Mrs. Lincoln screamed, Booth flashed his knife at the audience, and he made his way across the stage in front of more than 1,000 people. Everything happened so fast no one had time to stop him. Booth went out the back door, climbed on his horse, and escaped from the city using the Navy Yard Bridge.
The assassination was part of a larger plot. Seward was attacked at his home and received serious knife wounds, but recovered and continued in office under President Johnson. No attempt was made on Johnson's life. Booth had hoped that the removal of the leading figures in the government would spark a revival of the Confederacy.

Herold escaped from the capital using the same bridge as Booth. The 2 met in Maryland and stopped briefly around midnight at Mary Surratt's leased tavern in Surrattsville where Mrs. Surratt had earlier left the message to have supplies ready and had dropped off a wrapped package that contained Booth's field glasses. About 4:00 A.M. Booth and Herold arrived at Dr. Mudd's house where Mudd set and splinted Booth's broken leg. Back in Washington Lincoln never regained consciousness and died at 7:22 A.M. on the morning of the 15th at the Petersen House, across the street from the theatre.

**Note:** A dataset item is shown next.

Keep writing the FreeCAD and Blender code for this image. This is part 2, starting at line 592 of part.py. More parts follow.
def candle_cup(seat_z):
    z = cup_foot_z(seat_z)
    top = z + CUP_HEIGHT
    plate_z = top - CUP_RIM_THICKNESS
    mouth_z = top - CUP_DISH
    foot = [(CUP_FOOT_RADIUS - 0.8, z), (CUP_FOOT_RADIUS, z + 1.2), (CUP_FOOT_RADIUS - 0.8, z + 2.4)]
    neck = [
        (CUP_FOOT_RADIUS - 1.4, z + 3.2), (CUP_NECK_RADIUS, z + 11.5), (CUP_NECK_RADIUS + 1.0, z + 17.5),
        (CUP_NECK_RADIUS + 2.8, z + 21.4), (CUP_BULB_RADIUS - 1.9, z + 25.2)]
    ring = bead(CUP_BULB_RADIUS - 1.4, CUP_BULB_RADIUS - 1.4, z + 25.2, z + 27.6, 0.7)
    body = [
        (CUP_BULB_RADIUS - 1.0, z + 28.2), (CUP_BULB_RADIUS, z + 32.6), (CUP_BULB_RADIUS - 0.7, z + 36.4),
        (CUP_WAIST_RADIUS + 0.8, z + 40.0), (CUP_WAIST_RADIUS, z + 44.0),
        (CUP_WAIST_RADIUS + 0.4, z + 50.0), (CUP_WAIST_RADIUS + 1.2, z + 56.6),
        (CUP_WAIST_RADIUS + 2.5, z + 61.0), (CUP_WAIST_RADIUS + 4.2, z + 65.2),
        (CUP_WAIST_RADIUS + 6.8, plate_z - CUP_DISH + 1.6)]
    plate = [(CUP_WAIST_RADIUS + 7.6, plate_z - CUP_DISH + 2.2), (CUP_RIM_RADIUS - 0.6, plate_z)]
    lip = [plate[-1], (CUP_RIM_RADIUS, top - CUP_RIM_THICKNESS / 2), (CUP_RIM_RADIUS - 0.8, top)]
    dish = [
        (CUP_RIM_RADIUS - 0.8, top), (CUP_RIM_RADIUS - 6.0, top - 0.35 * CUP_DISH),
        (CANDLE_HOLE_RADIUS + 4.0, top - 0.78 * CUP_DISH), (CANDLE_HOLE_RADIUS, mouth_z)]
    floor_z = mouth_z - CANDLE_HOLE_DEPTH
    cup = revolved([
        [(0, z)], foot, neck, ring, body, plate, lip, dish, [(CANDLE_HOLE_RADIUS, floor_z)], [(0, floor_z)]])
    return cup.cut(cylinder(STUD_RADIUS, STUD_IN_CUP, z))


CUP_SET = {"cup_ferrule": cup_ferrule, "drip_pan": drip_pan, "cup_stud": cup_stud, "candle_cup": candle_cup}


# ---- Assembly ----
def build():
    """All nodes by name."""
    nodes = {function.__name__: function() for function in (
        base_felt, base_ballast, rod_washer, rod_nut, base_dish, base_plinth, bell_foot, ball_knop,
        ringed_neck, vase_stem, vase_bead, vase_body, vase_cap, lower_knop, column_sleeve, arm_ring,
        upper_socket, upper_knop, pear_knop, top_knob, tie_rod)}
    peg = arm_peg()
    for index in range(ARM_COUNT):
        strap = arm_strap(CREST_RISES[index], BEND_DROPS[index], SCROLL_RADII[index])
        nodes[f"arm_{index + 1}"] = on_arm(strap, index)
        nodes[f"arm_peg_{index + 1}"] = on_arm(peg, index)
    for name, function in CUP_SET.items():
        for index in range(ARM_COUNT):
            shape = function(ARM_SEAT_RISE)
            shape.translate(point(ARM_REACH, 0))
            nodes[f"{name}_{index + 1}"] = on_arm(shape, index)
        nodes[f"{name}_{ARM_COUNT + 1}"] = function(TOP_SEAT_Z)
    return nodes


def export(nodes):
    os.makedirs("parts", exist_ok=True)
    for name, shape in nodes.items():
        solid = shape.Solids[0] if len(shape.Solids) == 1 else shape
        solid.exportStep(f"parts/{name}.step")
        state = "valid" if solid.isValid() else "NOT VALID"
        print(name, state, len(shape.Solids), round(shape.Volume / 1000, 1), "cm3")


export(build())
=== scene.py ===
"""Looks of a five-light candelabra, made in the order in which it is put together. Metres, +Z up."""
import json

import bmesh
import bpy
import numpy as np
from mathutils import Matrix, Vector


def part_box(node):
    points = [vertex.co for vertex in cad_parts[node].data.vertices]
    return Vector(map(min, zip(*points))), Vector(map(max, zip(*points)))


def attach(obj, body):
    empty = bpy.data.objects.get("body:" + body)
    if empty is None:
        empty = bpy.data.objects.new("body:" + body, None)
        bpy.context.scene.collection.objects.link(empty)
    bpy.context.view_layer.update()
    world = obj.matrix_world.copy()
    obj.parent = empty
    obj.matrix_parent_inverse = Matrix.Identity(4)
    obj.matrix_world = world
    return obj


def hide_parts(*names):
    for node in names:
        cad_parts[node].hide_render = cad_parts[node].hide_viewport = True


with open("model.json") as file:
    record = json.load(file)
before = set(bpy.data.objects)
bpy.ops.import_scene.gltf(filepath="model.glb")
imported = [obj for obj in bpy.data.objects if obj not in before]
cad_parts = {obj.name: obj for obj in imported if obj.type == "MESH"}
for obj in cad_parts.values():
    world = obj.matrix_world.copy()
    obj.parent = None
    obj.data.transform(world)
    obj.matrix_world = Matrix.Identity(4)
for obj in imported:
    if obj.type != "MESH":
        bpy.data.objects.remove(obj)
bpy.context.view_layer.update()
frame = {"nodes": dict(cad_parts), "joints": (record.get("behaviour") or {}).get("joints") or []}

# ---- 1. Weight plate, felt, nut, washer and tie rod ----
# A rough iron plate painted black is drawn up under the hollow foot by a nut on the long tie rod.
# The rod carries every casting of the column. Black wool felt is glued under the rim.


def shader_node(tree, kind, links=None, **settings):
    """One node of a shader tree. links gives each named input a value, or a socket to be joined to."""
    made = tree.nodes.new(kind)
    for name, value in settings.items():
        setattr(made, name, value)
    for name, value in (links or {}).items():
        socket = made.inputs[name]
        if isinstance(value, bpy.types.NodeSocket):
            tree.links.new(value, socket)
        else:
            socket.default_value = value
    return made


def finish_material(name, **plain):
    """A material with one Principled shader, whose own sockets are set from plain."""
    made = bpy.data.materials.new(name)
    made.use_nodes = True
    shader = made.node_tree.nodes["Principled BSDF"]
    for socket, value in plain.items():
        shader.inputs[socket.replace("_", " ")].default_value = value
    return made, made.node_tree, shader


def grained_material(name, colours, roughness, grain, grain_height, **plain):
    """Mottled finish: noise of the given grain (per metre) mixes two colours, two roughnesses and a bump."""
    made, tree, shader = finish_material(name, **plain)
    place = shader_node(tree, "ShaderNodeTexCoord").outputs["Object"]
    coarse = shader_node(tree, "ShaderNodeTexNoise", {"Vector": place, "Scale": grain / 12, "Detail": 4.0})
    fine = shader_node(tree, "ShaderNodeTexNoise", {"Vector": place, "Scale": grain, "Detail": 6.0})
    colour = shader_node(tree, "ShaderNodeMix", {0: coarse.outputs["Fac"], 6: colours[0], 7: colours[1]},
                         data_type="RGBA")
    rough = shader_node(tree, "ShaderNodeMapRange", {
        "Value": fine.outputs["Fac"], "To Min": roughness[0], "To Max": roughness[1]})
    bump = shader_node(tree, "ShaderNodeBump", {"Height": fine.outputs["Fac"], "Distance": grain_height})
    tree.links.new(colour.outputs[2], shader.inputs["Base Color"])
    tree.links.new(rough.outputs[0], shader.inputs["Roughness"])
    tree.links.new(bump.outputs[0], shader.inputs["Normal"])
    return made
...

Booth and Herold departed from Dr. Mudd's during the afternoon of April 15 and traveled south. Federal authorities caught up with them at Garrett's farm near Port Royal, Virginia, early in the morning of the 26th. Hiding in a barn, Harold gave up. Booth refused, so the barn was set on fire. Booth still didn't come out and was shot to death by Sgt. Boston Corbett. Corbett had not been under orders to do this. Booth's body was searched, and a diary was among the things found. Booth's remains were returned to Washington where positive identification was made and an autopsy performed.

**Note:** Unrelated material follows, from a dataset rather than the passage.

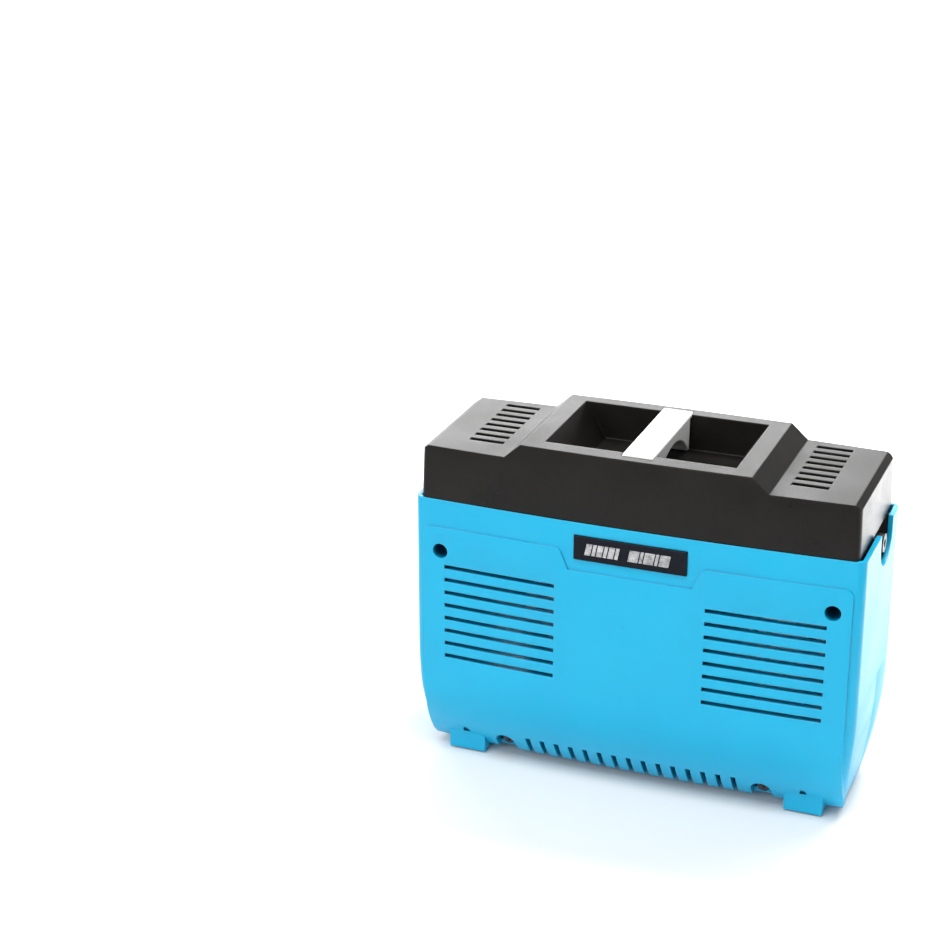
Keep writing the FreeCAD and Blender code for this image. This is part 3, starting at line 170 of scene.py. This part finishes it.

Eventually, 8 people were arrested as conspirators. All men were tried by a military tribunal and all were found guilty. Mrs. Surratt, Powell, Atzerodt, and Herold were all hanged on July 7th. Dr. Mudd, O'Laughlen, and Arnold were given life terms in prison. Edman "ned" Spangler, a Ford's stagehand who was convicted of helping Booth escape from the theatre, received a sentence of 6 years in prison. The convictions of Mary Surratt and Dr. Mudd have been hotly debated throughout the years. John Surratt escaped to Canada and then to Europe. He was captured abroad and was tried in 1867 in a civil court. The trial ended with a deadlocked jury, and Surratt went free. O'Laughlen died in prison (Fort Jefferson in the Dry Tortugas Island near Key West) in 1867. Dr. Mudd, Arnold, and Spangler were all pardoned by President Johnson early in 1869.

Popular opinion for many years held that high Confederate officials had played a role in planning the assassination, but convincing evidence has never been presented.

Lincoln had not been uniformly popular in the North during his presidency. Peace Democrats thought he was waging an unnecessary war and Radical republicans felt he was too moderate. In death, however, Lincoln became a martyr and a hero. Even some Southern leaders expressed sadness at his murder—a well founded sentiment in light of the nature of Reconstruction, which was to emerge.